What does red symbolize most often?

Red most often symbolizes passion, love, danger, energy, anger, courage, and attention. In the United States, the most familiar meanings come from romance, warning signs, holidays, politics, fashion, and public awareness campaigns.

Is red a positive or negative color?

Red can be either positive or negative. It may suggest love, confidence, celebration, and courage, but it can also suggest danger, anger, debt, warning, or violence. The setting decides the tone.

What does red mean spiritually?

Red can have spiritual meanings such as sacrifice, life force, fire, protection, devotion, or blessing, but these meanings vary by tradition. It is better to name the specific religious or cultural context than to claim one universal spiritual meaning.

What does a red tattoo mean?

A red tattoo often suggests passion, strength, love, blood, fire, courage, or survival. The design matters more than the color alone, so a red rose, red heart, red flame, and red dragon can all carry different meanings.

Why does red symbolize love?

Red symbolizes love partly because of its connection with the heart, blood, warmth, attraction, roses, Valentine’s Day, and romantic display. Modern advertising and gift traditions have made that meaning especially strong in U.S. culture.

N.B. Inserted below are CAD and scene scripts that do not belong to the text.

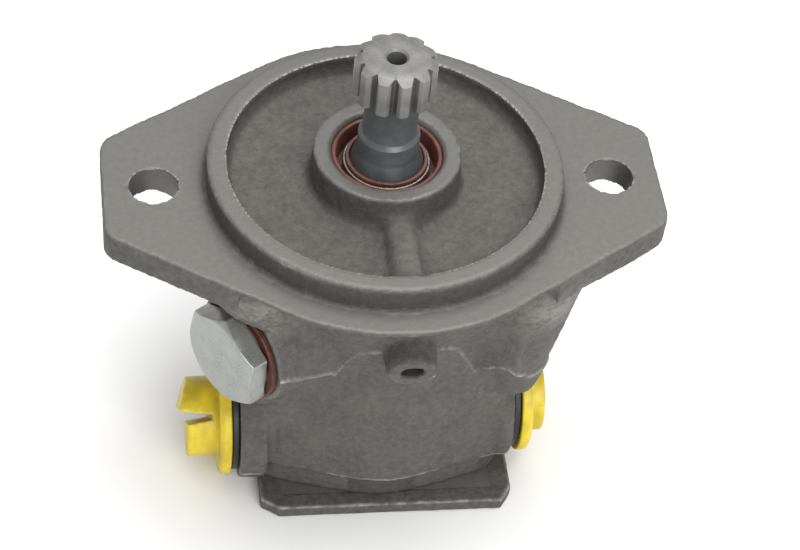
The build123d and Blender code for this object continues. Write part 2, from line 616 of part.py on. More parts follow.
def shaft_seal(top_z):
    """Rubber-covered lip seal, open side up."""
    bottom_z = top_z - SEAL_WIDTH
    case_r = SEAL_BORE_D / 2 - 0.02
    with BuildPart() as seal:
        with BuildSketch(Plane.XZ):
            with BuildLine():
                Polyline(
                    (case_r, bottom_z + 0.4),
                    (case_r - 0.4, bottom_z),
                    (LIP_R + 0.9, bottom_z),
                    (LIP_R + 0.3, bottom_z + 1.6),
                    (LIP_R, top_z - 2.6),
                    (LIP_R + 0.15, top_z - 0.9),
                    (LIP_R + 0.9, top_z - 0.9),
                    (LIP_R + 0.9, top_z - 1.6),
                    (LIP_R + 0.62, top_z - 2.2),
                    (LIP_R + 0.9, top_z - 3.0),
                    (LIP_R + 1.5, bottom_z + 1.4),
                    (case_r - 2.0, bottom_z + 1.4),
                    (case_r - 2.0, top_z - 0.3),
                    (case_r - 1.7, top_z),
                    (case_r - 0.3, top_z),
                    (case_r, top_z - 0.3),
                    close=True,
                )
            make_face()
        revolve(axis=Axis.Z)
    return seal.part


def garter_spring(top_z):
    """Round garter spring that sits in the groove behind a seal lip."""
    with BuildPart() as spring:
        with BuildSketch(Plane.XZ):
            with Locations((LIP_R + 0.67 + GARTER_D / 2, top_z - 2.25)):
                Circle(GARTER_D / 2)
        revolve(axis=Axis.Z)
    return spring.part


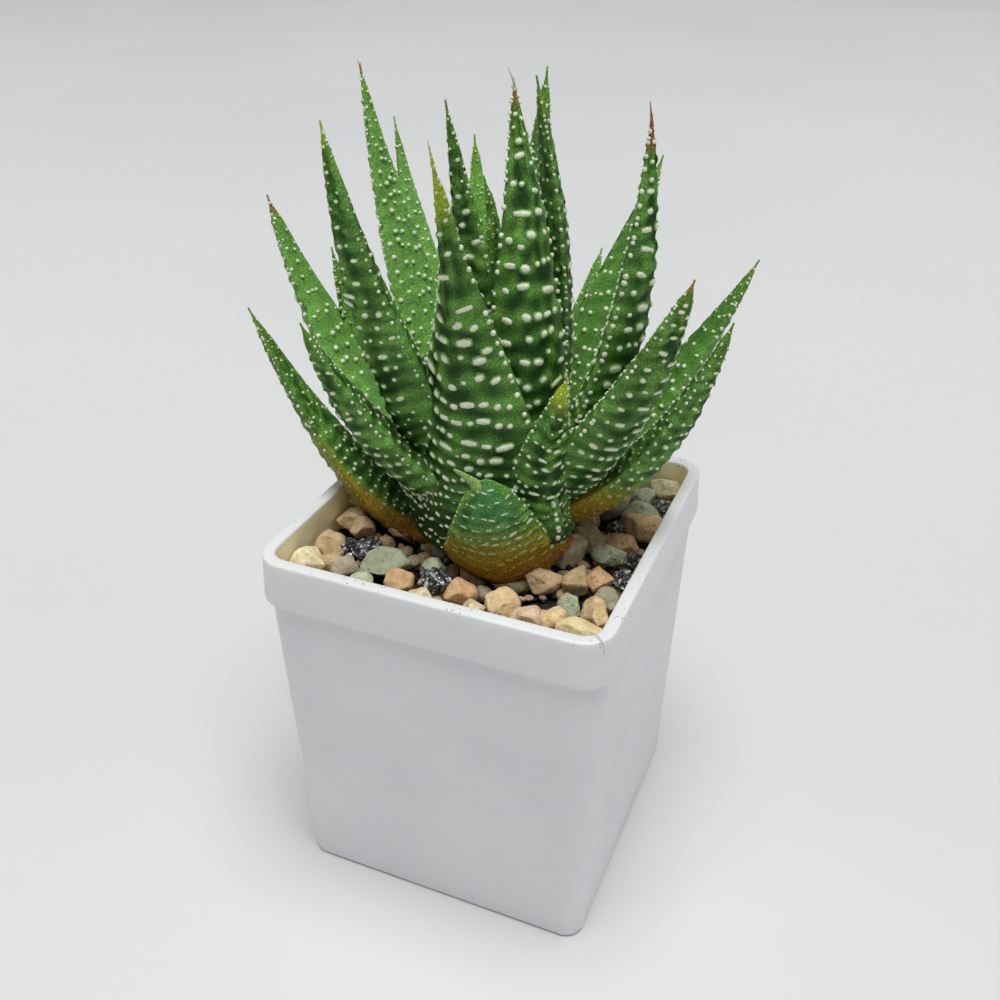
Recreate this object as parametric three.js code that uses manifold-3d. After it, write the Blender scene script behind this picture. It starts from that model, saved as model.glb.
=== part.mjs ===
// Potted haworthia: a rosette of pointed, white-warted leaves in a square white plastic pot topped with gravel.
// Millimetres, +Z up. The origin is the middle of the pot's underside, +X and -Y are the two walls seen in front.

import * as THREE from 'three';
import { mergeVertices } from 'three/addons/utils/BufferGeometryUtils.js';
import { ConvexGeometry } from 'three/addons/geometries/ConvexGeometry.js';
import Module from 'manifold-3d';

const wasm = await Module();
wasm.setup();

// Pot
const POT_HEIGHT = 63;
const POT_TOP_SIDE = 55;
const POT_TOP_CORNER = 4.8;
const RIM_BAND_HEIGHT = 7.9;
const RIM_BAND_FLARE = 0.5;
const RIM_STEP = 0.9;
const RIM_LIP_ROUND = 0.7;
const RIM_EDGE_ROUND = 0.35;
const BODY_TOP_CORNER = 4.3;
const POT_BOTTOM_SIDE = 50.2;
const POT_BOTTOM_CORNER = 3.2;
const POT_BOTTOM_ROUND = 0.8;
const RIM_WALL = 2;
const BODY_WALL = 1.4;
const INNER_CORNER_LEAST = 1.5;
const FLOOR_THICK = 1.6;
const DRAIN_DIAMETER = 4;
const DRAIN_OFFSET = 12;
const DRAIN_SIDES = 10;
const CORNER_STEPS = 4;

// Soil, the gap that separate pieces keep, and the width below which a cut face is smoothed away
const GAP = 0.3;
const SLIVER = 0.03;
const SOIL_TOP = 56.4;
const SOIL_SINK = 10;

// Plant axis and stem
const AXIS_X = 1;
const AXIS_Y = 2;
const STEM_BOTTOM = 46;
const STEM_SHOULDER = 60.4;
const STEM_TOP = 71;
const STEM_RADIUS = 4.2;
const STEM_TIP_RADIUS = 1.6;
const STEM_END_SLOPE = 1;
const STEM_SIDES = 10;

// Leaf blades
const BEND = 0.45;
const BLADE_RINGS = [0, 0.1, 0.23, 0.37, 0.52, 0.68, 0.84, 1];
const SPINE_WIDTH = 0.7;
const INNER_SHARE = 0.2;
const TAPER_POWER = 1.75;
const KEEL = 1.6;
const FACE_FULLNESS = 0.8;
const STRAIGHT_SHARE = 0.12;
const ROOT_NARROWING = 0.75;
const WIDEST = 0.12;

// Warts on the blades, fewer than the real plant has, at their real size
const WART_LENGTH = 0.9;
const WART_WIDTH = 1.3;
const WART_HEIGHT = 0.5;
const WARTED_GAP = 0.85;
const EDGE_ROOM = 1.4;
const NARROW_FIELD = 2.4;
const WART_FILL = 0.38;
const FIRST_WART_RING = 2;

// Gravel: faceted blocks with their corners on a turning line, sunk a little into a thin bed of small ones
const STONE_SPACING = 5.8;
const STONE_SIZE = 6.4;
const STONE_POINTS = 8;
const STONE_TURN = 2.4;
const STONE_SHAKE = 1.2;
const STONE_BULK = 1.15;
const STONE_BULK_SPREAD = 0.2;
const STONE_HEIGHT = 1;
const STONE_REST = 0.44;
const STONE_SEED = 7;
const STONE_ROOM = 0.72;
const BED_THICK = 1;
const PLANT_RADIUS = 9;

// One row a leaf: azimuth of the blade, reach of its tip from the axis, rise of its tip above the soil, lean of its
// base above level, height of its root above the soil, distance of its root from the axis, width and depth of the
// blade, sideways sway of its tip, fullness of its taper.
const LEAVES = {
  leaf_outer_01: [190, 40.3, 36, -45, 4.5, 5, 17, 8, 0, 1.0],
  leaf_outer_02: [218, 29.5, 41, 21, 7.4, 2, 18, 8, 2.5, 1.15],
  leaf_outer_03: [292, 18.4, 21.4, -8, 2.8, 7.5, 21, 8.2, -2.6, 0.55],
  leaf_outer_04: [314, 19.8, 36.5, 84, 3, 11.5, 13.5, 7, 1, 1.1],
  leaf_outer_05: [4, 32.2, 40, 16, 7, 6, 14.5, 7.2, 3, 1.0],
  leaf_outer_06: [36, 39, 43.5, 30, 5.5, 6, 16, 7, 0, 1.1],
  leaf_outer_07: [75, 36, 27, 5, 4, 6, 13, 5.5, 1, 1.2],
  leaf_outer_08: [147, 36, 24, 0, 4, 6, 13, 5.5, -1, 1.2],
  leaf_outer_09: [115, 41, 38, 20, 5, 6, 13, 5.5, 0, 1.2],
  leaf_middle_07: [269, 22.1, 65.5, 96, 4.5, 10.5, 28, 9.5, 0.6, 1.5],
  leaf_middle_01: [176, 41.3, 50.5, 18, 7, 6, 17, 7.5, -0.4, 1.1],
  leaf_middle_02: [223, 24.6, 67, 57, 10, 4.5, 12.5, 10, -0.2, 1],
  leaf_middle_03: [347, 30.1, 50.2, 40, 10, 5, 18, 9.5, -2, 0.9],
  leaf_middle_04: [168, 34, 42, 0, 6, 6, 14, 6, -0.6, 1.2],
  leaf_middle_05: [68, 39, 54, 50, 7, 6, 16, 7, 2.7, 1.05],
  leaf_middle_06: [90, 42, 36, 17, 5, 6, 13, 5.5, -1.1, 1.2],
  leaf_middle_08: [139, 41.3, 58.5, 28, 9, 6, 14, 6, 0, 1.2],
  leaf_middle_09: [3, 19.6, 67.5, 50, 9, 6, 18, 8, -1, 1.15],
  leaf_middle_10: [161, 28.3, 69.5, 54, 9, 5, 14, 6.5, 0, 1.15],
  leaf_inner_01: [312, 0, 70.5, 55, 10, 2, 18, 7.5, 1, 1.2],
  leaf_inner_02: [88, 14, 70, 80, 9, 5, 14, 6, 0, 1.3],
  leaf_inner_03: [244, 9.8, 69, 89, 11, 4, 14, 6, -0.4, 1.2],
  leaf_inner_04: [125, 22, 59, 52, 11, 4, 11, 5, 0, 1.3],
  leaf_inner_05: [50, 4.6, 70.5, 74, 10, 5, 14, 6, 0.2, 1.2],
  leaf_inner_06: [105, 9, 56, 76, 12, 3, 9, 4, 0, 1.3],
  leaf_inner_07: [200, 3, 58, 105, 13, 2.5, 6.5, 3.4, -0.3, 1.3],
  leaf_inner_08: [60, -2, 54, 112, 14, 2, 5.5, 3, 0, 1.3],
};

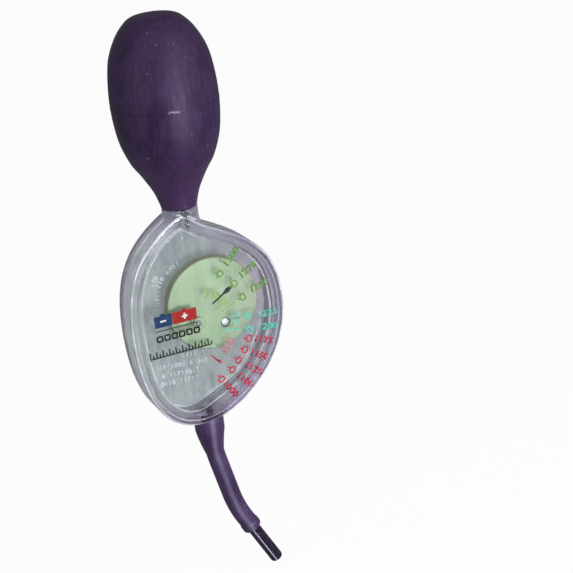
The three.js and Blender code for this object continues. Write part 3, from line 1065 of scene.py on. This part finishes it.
disc_profile = [
    (0, disc_back),
    *arc((disc_radius - disc_round, disc_back + disc_round), disc_round, -90, 0, round_steps),
    *arc((disc_radius - disc_round, disc_front - disc_round), disc_round, 0, 90, round_steps),
    (0, disc_front),
]
weight_hole = weight_radius + weight_fit
disc = carved("pale_green_float", turned_across("disc", disc_profile, disc_x, disc_z), [
    ("UNION", bar("hub", hub_radius, disc_back - hub_step, disc_front + hub_step)),
    ("DIFFERENCE", bar("pin bore", pin_hole_radius, 0, case_depth)),
    ("DIFFERENCE", bar("weight hole", weight_hole, 0, case_depth, weight_x, weight_z)),
])
fitted(smoothed(disc), float_plastic(), "float", "float_plastic", "dial_float")


# Float weight
# A short metal slug with domed ends, pressed into the hole of the disc. It gives the float the
# heavy side that the acid has to lift, and shows as a bright dot.
slug_dome = 0.28
slug_ring = 0.24
slug_roughness = 0.34
slug_bright = seen(222, 228, 234)
slug_dull = seen(186, 196, 206)
slug_angle = math.asin(2 * slug_dome * weight_radius / (weight_radius ** 2 + slug_dome ** 2))
slug_bow = weight_radius / math.sin(slug_angle)
slug_reach = 90 - math.degrees(slug_angle)
slug = smoothed(turned_across("bright_float_weight", [
    (0, disc_back),
    *arc((0, disc_back + slug_bow), slug_bow, -90, -slug_reach, round_steps)[1:],
    *arc((0, disc_front - slug_bow), slug_bow, slug_reach, 90, round_steps)[:-1],
    (0, disc_front),
], weight_x, weight_z))
slug_centre = Vector((weight_x, 0, weight_z))
slug_steel = steel(
    "slug steel", slug_centre, weight_radius, slug_ring, slug_bright, slug_dull, slug_roughness,
)
fitted(slug, slug_steel, "float", "steel", "float_weight")


# Printed arrow
# A thin black arrow, printed on the front of the disc from its centre outwards. Its dark head
# points at the scale on the window.
ink_thickness = 0.05
arrow_tail = np.array([7.6, 6.0])
arrow_tip = np.array([18.3, 12.3])
arrow_line = 0.65
arrow_head_places = (0.5, 0.7, 0.84, 1)
arrow_head_widths = (0.75, 2.4, 1.5, 0.3)

# Finish of all printing ink: where it is rubbed and where it is paler, and how it shines
ink_noise = (1400, 3, 0.6)
ink_rubbed_span = (0.58, 0.72)
ink_pale_span = (0.35, 0.75)
ink_pale_share = 0.3
ink_white_share = 0.15
ink_roughness = (0.5, 0.65)
ink_shine = 0.12


def ribbons(name, strokes, depth, thickness=ink_thickness):
    """Strokes as thin solid ribbons: a rectangle, as wide as the stroke at each point and as
    thick as the ink or the relief, carried along the path. A stroke is (points, widths, closed)."""
    points = []
    faces = []
    for path, widths, closed in strokes:
        path = np.asarray(path, float)
        run = np.roll(path, -1, axis=0) - np.roll(path, 1, axis=0)
        if not closed:
            run[0] = path[1] - path[0]
            run[-1] = path[-1] - path[-2]
        run /= np.linalg.norm(run, axis=1)[:, None]
        side = np.stack([-run[:, 1], run[:, 0]], axis=1) * np.reshape(widths, (-1, 1)) / 2
        loop = []
        for edge, layer in ((side, 0), (side, 1), (-side, 1), (-side, 0)):
            at = path + edge
            level = np.full(len(path), -depth - layer * thickness)
            loop.append(np.stack([at[:, 0], level, at[:, 1]], axis=1))
        base = sum(len(part) for part in points)
        points.append(np.stack(loop, axis=1).reshape(-1, 3))
        number = base + np.arange(len(path) * 4).reshape(-1, 4)
        if closed:
            number = np.vstack([number, number[:1]])
        after = np.roll(number, -1, axis=1)
        quads = np.stack([number[:-1], after[:-1], after[1:], number[1:]], axis=-1)
        faces += quads.reshape(-1, 4).tolist()
        if not closed:
            faces += [number[0].tolist(), number[-1].tolist()]
    return as_object(name, np.vstack(points), faces)


def line(start, end, width):
    """A straight stroke."""
    return ([start, end], np.array([width, width]), False)


def ink(name, colour, wear=0.25):
    """Printing ink, slightly uneven in tone and rubbed thin in small patches."""
    paint, place = new_finish(name)
    patches = noise(paint, place, *ink_noise)
    rubbed_and_highlight = between(paint, patches, *ink_rubbed_span)
    pale = tuple(part + (1 - part) * ink_white_share for part in colour)
    thin = between(paint, patches, *ink_pale_span) * ink_pale_share
    return finished(paint, {
        "Base Color": mixed(paint, thin, colour, pale),
        "Roughness": between(paint, patches, *noise_span, *ink_roughness),
        "Specular IOR Level": ink_shine,
        "Alpha": 1 - rubbed_and_highlight * wear,
    })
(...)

Why does red symbolize danger?

Red symbolizes danger because it is highly visible and has long associations with blood, fire, heat, injury, and urgency. In the United States, traffic signs, warning labels, alarms, and brake lights reinforce that meaning every day.

Does red mean the same thing in every culture?

No. Red can mean love, luck, celebration, sacrifice, warning, mourning, power, or political identity depending on the culture and setting. Treating red as one universal symbol erases important differences.

Conclusion

Red is one of the most flexible symbolic colors because it is tied to strong human experiences: love, blood, fire, danger, courage, celebration, and public attention. It can comfort, warn, honor, excite, or unsettle.